We all dream of a stable, predictable, “calm” system.
And yet, the reality of a modern platform is a living sea: deployments, external dependencies, cloud quotas, flaky networks, traffic spikes, human error—and sometimes… just “something” that should never have happened.
Chaos engineering is often presented as a spectacular discipline—“we cut an AWS zone,” “we kill a cluster,” “we take Kafka down.”
In real life (and especially in small teams), that’s neither necessary nor desirable at the beginning.
The best entry point is everyday chaos engineering: a lightweight, regular practice, integrated into delivery, that turns ordinary incidents into continuous learning.
Welcome to the wave.
I. The goal isn’t to break things. It’s to understand.
Chaos engineering isn’t a destruction contest.
It’s a method to answer a very simple question:
When the system wobbles, what really happens—and does it recover the way we think it will?
The difference between an organization that suffers and one that improves is rarely “more procedures.”
It’s more often:
explicit hypotheses
observable signals
repeatable experiments
and above all: learning that gets anchored in the system (code, config, runbooks, alerting, tests)

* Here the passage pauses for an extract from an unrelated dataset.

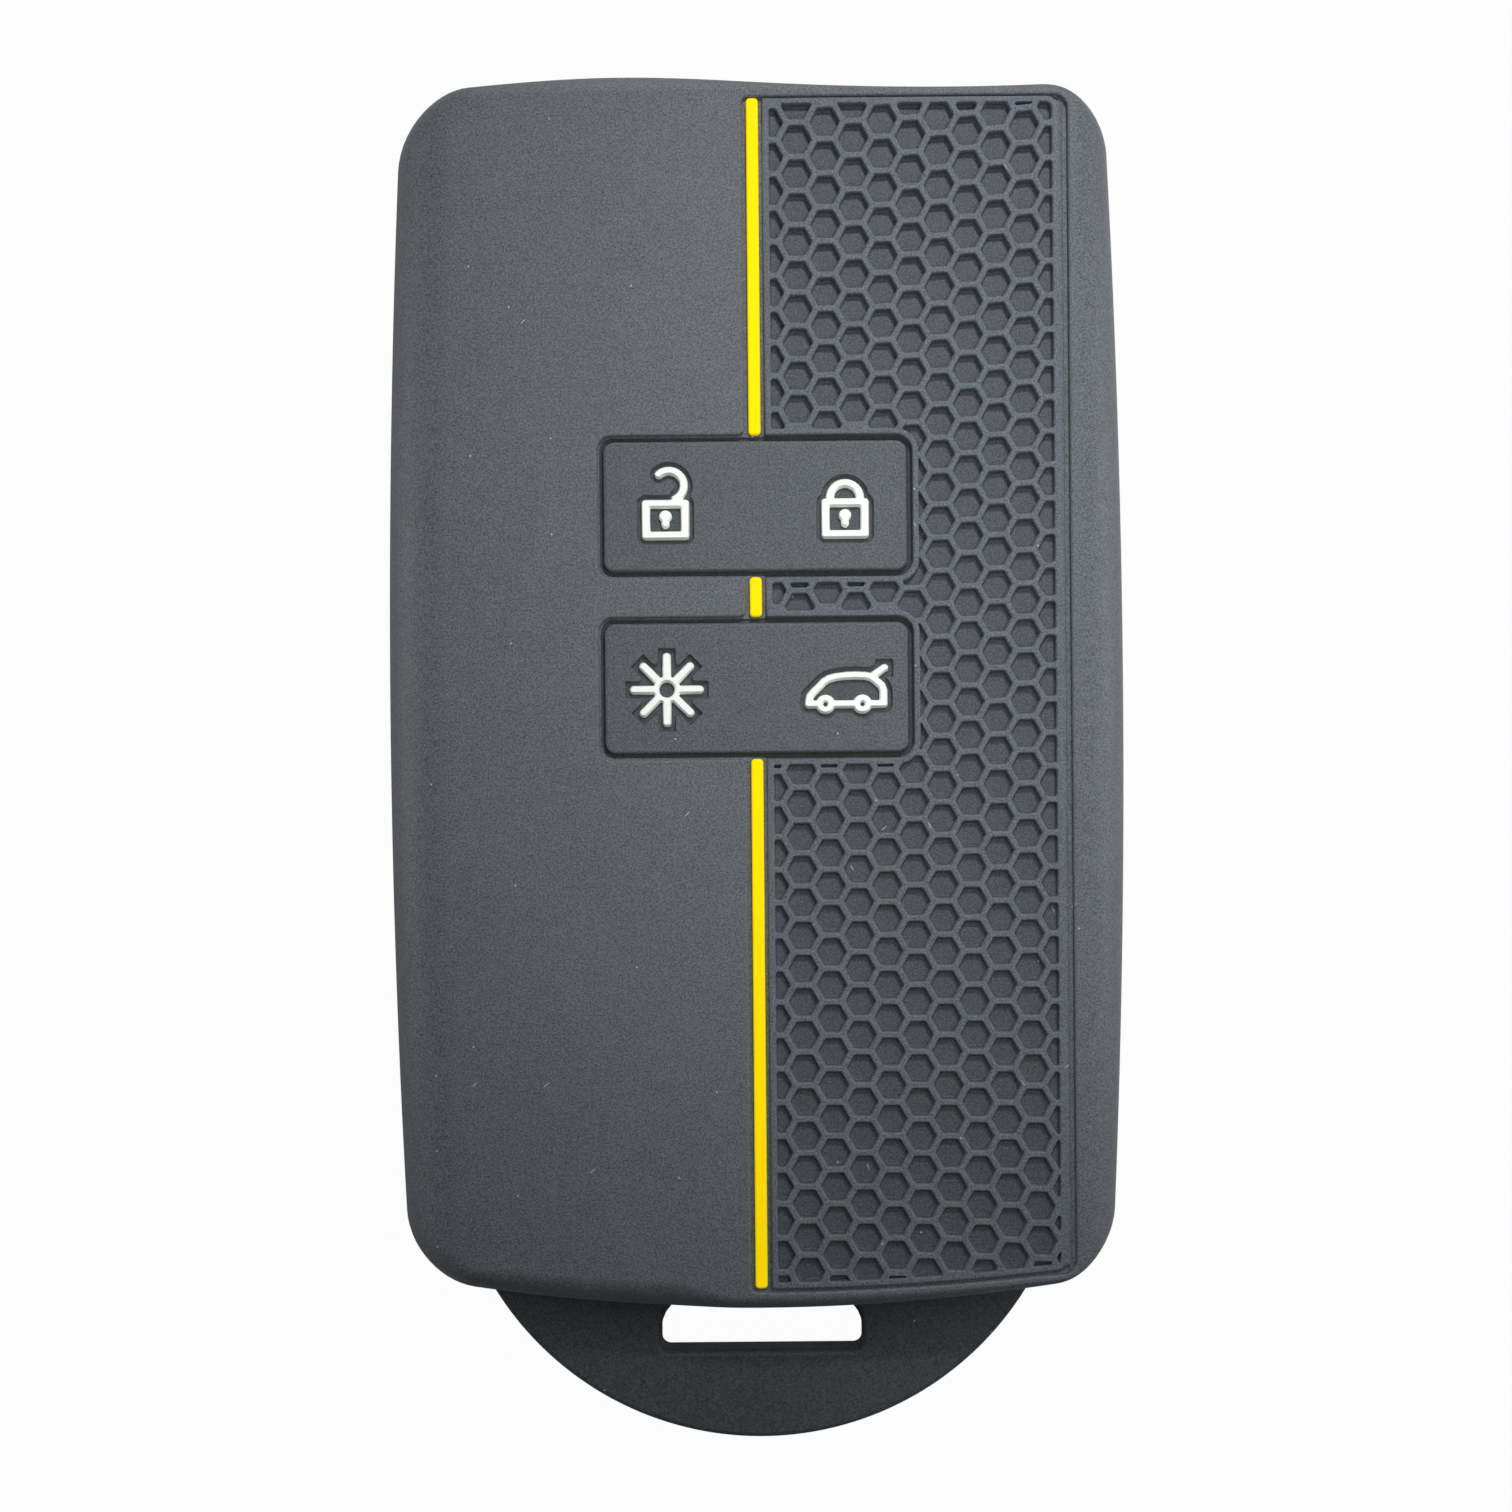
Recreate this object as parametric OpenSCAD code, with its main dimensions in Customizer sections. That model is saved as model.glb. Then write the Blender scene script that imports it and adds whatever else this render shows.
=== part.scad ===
// Moulded silicone cover for a four-button key card.
// It lies on its back: +Z is the normal of the front face and +Y points away from the key-ring tab.
// The origin is under the middle of the whole cover, tab included, at the level of the back face.

/* [Pouch] */
// Length of the pouch, without the tab
body_l = 92.4; // [86:0.1:110]
// Width of the pouch at its widest
body_w = 55.6; // [54:0.1:66]
// Thickness from the back face to the front face
body_t = 15; // [13:0.1:20]
// Thickness of the side walls
wall_t = 1.5; // [1.2:0.1:2]
// Thickness of the front skin, from the cavity to the front face
skin_t = 1.5; // [1.3:0.1:2]
// Thickness of the lip round the back window
lip_t = 1.5; // [1.2:0.1:2.5]
// Radius of the slight outward bow of the long sides
side_bow_r = 890; // [600:10:3000]
// Radius of the outward bow of the tab end
bottom_bow_r = 150; // [150:10:1000]
// Bow of the flat of the front at that end, as a share of the bow of the outline
flat_bow_share = 0.75; // [0.7:0.01:1]
// Radius of the outward bow of the far end
top_bow_r = 800; // [400:10:3000]
// Height of the soft wave along the far end
top_wave = 0.59; // [0.1:0.01:0.7]
// Corner radius at the far end
top_corner_r = 5.6; // [5.2:0.1:8]
// Corner radius at the tab end
bottom_corner_r = 5.2; // [5:0.1:8]

/* [Rounded edges] */
// Width of the roll-off along the long sides of the front
roll_side_w = 4.8; // [4:0.1:5]
// Width of the roll-off along the far end of the front
roll_top_w = 1.25; // [1.2:0.05:2]
// Width of the roll-off along the tab end of the front
roll_bottom_w = 1.5; // [1:0.1:2]
// Height of the front roll-off
roll_h = 4.2; // [3:0.1:5]
// Radius of the edge round the back
back_edge_r = 1.2; // [0.6:0.1:1.2]

/* [Back window] */
// Width of the lip that holds the card, along the sides
lip_side_w = 7; // [5:0.1:9]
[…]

II. The wave already exists: we face it every day
We’re already doing chaos engineering… but accidentally:
A pod dies in production
Latency explodes because a downstream service is struggling
A deployment works in staging but not in prod (data, traffic, config)
An API limit shows up “out of nowhere”
A disk fills up (logs, traces, cache)
A certificate expires on a Friday night
Everyday chaos engineering is about taking these events and turning them into intentional experiments.
III. The loop: Hypothesis → Experiment → Measure → Improve
A good practice fits in a simple loop.
Step A — State a hypothesis
Examples:
“If a pod is killed, traffic shifts without user-visible errors.”
“If the DB responds in 800ms instead of 20ms, we degrade gracefully.”
“If the Redis cache is unavailable, we continue in degraded mode.”
“If Kafka lags, the system stays stable (no runaway behavior).”
Step B — Choose a small experiment
Everyday = low-impact experiments:
kill one pod (not an entire zone)
inject latency on one route (not everywhere)
simulate an HTTP 429 in a client (not cut the Internet)
reduce CPU resources for a deployment (to test limits)
intentionally flip a feature flag that forces a fallback
Step C — Measure with concrete signals
No chaos engineering without observability.
You want metrics that tell the truth: